>>>>>

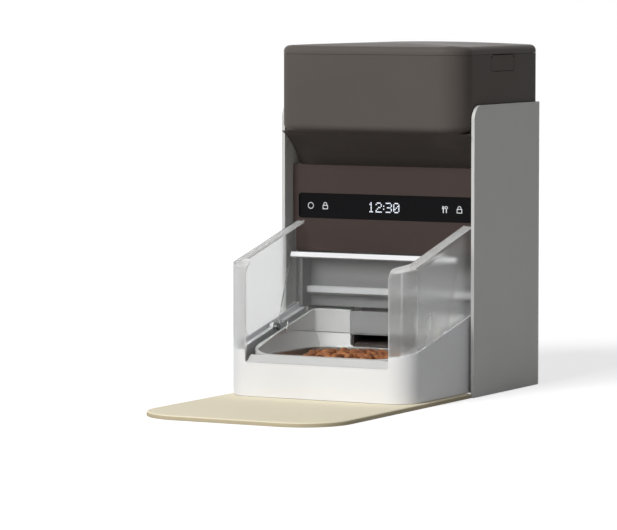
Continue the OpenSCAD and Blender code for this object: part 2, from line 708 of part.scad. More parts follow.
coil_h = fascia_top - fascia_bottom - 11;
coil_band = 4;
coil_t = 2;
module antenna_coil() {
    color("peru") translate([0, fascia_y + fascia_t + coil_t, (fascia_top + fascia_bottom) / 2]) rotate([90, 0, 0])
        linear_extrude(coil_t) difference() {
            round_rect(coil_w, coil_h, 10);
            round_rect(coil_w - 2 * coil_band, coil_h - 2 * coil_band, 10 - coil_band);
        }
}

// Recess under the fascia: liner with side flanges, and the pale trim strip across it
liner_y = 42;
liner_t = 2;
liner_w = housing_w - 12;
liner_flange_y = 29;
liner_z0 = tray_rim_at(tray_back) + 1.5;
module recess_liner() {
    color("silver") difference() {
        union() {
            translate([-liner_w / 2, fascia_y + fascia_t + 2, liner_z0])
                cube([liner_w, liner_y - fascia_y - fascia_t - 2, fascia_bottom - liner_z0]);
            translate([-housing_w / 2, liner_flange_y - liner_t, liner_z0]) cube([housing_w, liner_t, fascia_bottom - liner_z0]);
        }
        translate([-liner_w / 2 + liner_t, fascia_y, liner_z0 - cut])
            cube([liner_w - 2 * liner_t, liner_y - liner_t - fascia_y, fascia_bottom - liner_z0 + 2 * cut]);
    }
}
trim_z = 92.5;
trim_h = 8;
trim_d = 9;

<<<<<
>>>>>

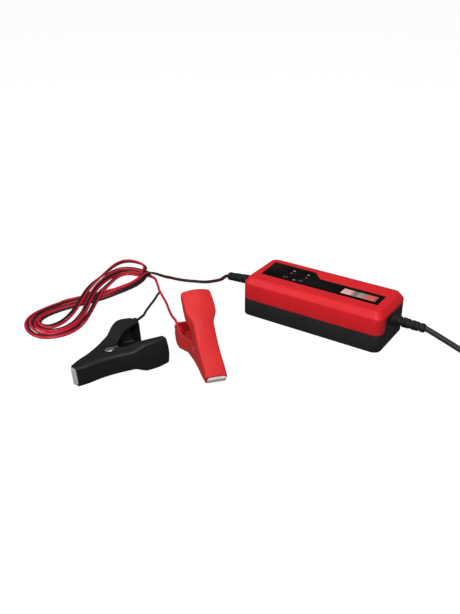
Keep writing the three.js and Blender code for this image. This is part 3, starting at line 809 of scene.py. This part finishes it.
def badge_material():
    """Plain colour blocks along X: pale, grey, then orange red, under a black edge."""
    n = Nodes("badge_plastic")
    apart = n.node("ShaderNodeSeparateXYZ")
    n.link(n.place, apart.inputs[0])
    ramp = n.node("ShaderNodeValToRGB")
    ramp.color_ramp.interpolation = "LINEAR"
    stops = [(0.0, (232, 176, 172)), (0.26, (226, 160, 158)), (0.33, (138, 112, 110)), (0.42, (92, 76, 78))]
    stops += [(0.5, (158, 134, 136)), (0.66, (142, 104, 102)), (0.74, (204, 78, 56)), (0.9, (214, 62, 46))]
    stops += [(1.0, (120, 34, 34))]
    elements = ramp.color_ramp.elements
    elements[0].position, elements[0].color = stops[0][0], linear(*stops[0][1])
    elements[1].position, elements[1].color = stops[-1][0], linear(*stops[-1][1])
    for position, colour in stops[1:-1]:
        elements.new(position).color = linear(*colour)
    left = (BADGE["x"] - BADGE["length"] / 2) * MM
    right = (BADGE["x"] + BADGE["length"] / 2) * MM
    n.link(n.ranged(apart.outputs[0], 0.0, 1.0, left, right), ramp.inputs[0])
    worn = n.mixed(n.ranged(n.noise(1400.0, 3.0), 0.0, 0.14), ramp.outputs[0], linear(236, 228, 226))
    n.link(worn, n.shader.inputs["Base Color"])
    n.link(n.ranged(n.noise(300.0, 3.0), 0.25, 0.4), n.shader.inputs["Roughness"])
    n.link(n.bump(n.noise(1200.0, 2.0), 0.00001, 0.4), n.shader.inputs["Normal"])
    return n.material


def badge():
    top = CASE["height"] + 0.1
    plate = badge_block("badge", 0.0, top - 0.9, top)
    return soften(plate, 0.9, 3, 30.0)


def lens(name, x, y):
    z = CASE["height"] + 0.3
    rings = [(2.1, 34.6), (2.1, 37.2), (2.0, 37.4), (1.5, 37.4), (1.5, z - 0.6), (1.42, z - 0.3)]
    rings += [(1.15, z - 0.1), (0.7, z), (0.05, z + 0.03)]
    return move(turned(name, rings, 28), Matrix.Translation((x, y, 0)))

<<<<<

# WRITTEN INSTRUCTION
Begin with the line containing "Keep writing the" and end with the line containing "return soften(plate, 0.9, 3, 30.0)"; repeat every line from start to finish exactly, and nothing outside them.

# THE RESULT
Keep writing the three.js and Blender code for this image. This is part 3, starting at line 809 of scene.py. This part finishes it.
def badge_material():
    """Plain colour blocks along X: pale, grey, then orange red, under a black edge."""
    n = Nodes("badge_plastic")
    apart = n.node("ShaderNodeSeparateXYZ")
    n.link(n.place, apart.inputs[0])
    ramp = n.node("ShaderNodeValToRGB")
    ramp.color_ramp.interpolation = "LINEAR"
    stops = [(0.0, (232, 176, 172)), (0.26, (226, 160, 158)), (0.33, (138, 112, 110)), (0.42, (92, 76, 78))]
    stops += [(0.5, (158, 134, 136)), (0.66, (142, 104, 102)), (0.74, (204, 78, 56)), (0.9, (214, 62, 46))]
    stops += [(1.0, (120, 34, 34))]
    elements = ramp.color_ramp.elements
    elements[0].position, elements[0].color = stops[0][0], linear(*stops[0][1])
    elements[1].position, elements[1].color = stops[-1][0], linear(*stops[-1][1])
    for position, colour in stops[1:-1]:
        elements.new(position).color = linear(*colour)
    left = (BADGE["x"] - BADGE["length"] / 2) * MM
    right = (BADGE["x"] + BADGE["length"] / 2) * MM
    n.link(n.ranged(apart.outputs[0], 0.0, 1.0, left, right), ramp.inputs[0])
    worn = n.mixed(n.ranged(n.noise(1400.0, 3.0), 0.0, 0.14), ramp.outputs[0], linear(236, 228, 226))
    n.link(worn, n.shader.inputs["Base Color"])
    n.link(n.ranged(n.noise(300.0, 3.0), 0.25, 0.4), n.shader.inputs["Roughness"])
    n.link(n.bump(n.noise(1200.0, 2.0), 0.00001, 0.4), n.shader.inputs["Normal"])
    return n.material


def badge():
    top = CASE["height"] + 0.1
    plate = badge_block("badge", 0.0, top - 0.9, top)
    return soften(plate, 0.9, 3, 30.0)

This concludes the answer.